Some of the actions the company is taking to boost its recovery prospects include winding down three storage facilities (one in Europe, one in the UK and one in the US) in H2; rationalising office space; removing 35 unprofitable brands from the platform by the end of H1; introducing low-single-digit price increases for own-brand; optimising marketing spend and reallocating investment to improve return on investment; and reducing staff costs by around 10% “via previously reported action on headcount”.
But what actually happened in the past four months? Revenue was down 3% on a constant currency basis (CCY) excluding Russia, “broadly in line with expectations, reflecting challenging trading conditions and prioritisation of structural profitability improvements and cash generation through a more disciplined approach to capital deployment”.
Total group sales actually fell 6% CCY to £1.336 billion, although they were down 4% on a reported basis.
UK total sales dropped 8% to £591.3 million, reflecting weak consumer sentiment. This was “particularly significant in September, which was impacted by national news flow” (that month was dominated by mini-budget chaos and the death of the Queen). And December was also affected by disruption in the delivery market. This resulted in earlier cut-off dates for Christmas and New Year deliveries, and ASOS reduced marketing spend in response. In addition, there was a strong comparative period in December 2021, as the Omicron Covid variant boosted online retail.
But EU total sales rose 6% CCY to £417.3 million and rose 7% on a reported basis. This was driven by “improved basket economics supported by price increases, and customer growth, with the Netherlands and Ireland notably strong”.
US total sales fell 2% CCY but rose 15% reported to £198.1 million, “with slower wholesale performance acting as a drag on retail sales”.
And rest-of-world sales were down 31% CCY and down 30% reported at £129.8 million, But with Russia taken out of the mix, they fell only 10%. The figures reflected “implementation of a range of strategic measures, including a reduction in performance marketing spend to optimise return on investment, and changes to delivery thresholds and charges”.
The company said active customer numbers were flat year on year at 25.5 million on the back of the “annualisation of benefits of Covid tailwinds to customer acquisition”.
And it added that while its adjusted gross margin (excluding the impact of a previously announced stock write-off) was “broadly flat" (actually down 10bps to 42.9%), “actions taken on pricing and the reduced use of air freight drove an encouraging progression through the period relative to the prior year”. That said, the reported gross margin declined by 690bps to 36.1%, although a “significant improvement” is expected in H2.

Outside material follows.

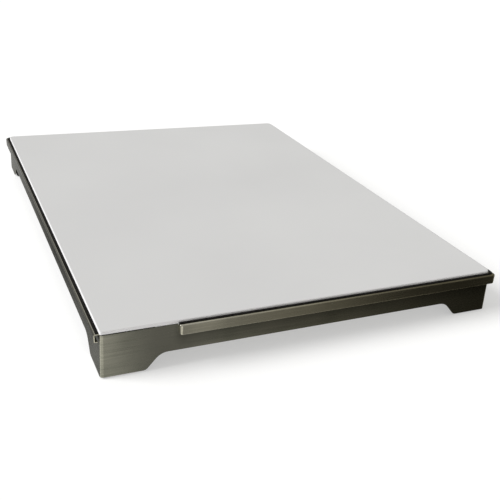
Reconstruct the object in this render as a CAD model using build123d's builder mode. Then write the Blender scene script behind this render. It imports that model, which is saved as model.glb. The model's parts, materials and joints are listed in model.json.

The company continues to expect an H1 loss, “driven by usual profit phasing, headwinds from inflation and annualisation of elevated return rates”. These headwinds are expected to persist into H2, “but will be more than offset by accelerating benefits from [the] Driving Change agenda and previously highlighted tailwind from freight”.
CEO José Antonio Ramos Calamonte said of all this: “We are undertaking necessary strategic and operational changes, with our focus shifting from prioritising top-line growth to building a more relevant and competitive fashion business with a disciplined approach to capital allocation and ROI. At the same time, we are working to reinforce our credibility as a leading destination for our fashion-loving customers.
“We have made good early progress against a number of measures to simplify the business, including repositioning our inventory profile, reviewing our operational model in our top markets and reducing our cost base. While there is more to do, I am pleased by the progress made in this period and am confident in the direction we are going. We retain ample balance sheet flexibility and reiterate our expectations for FY23.”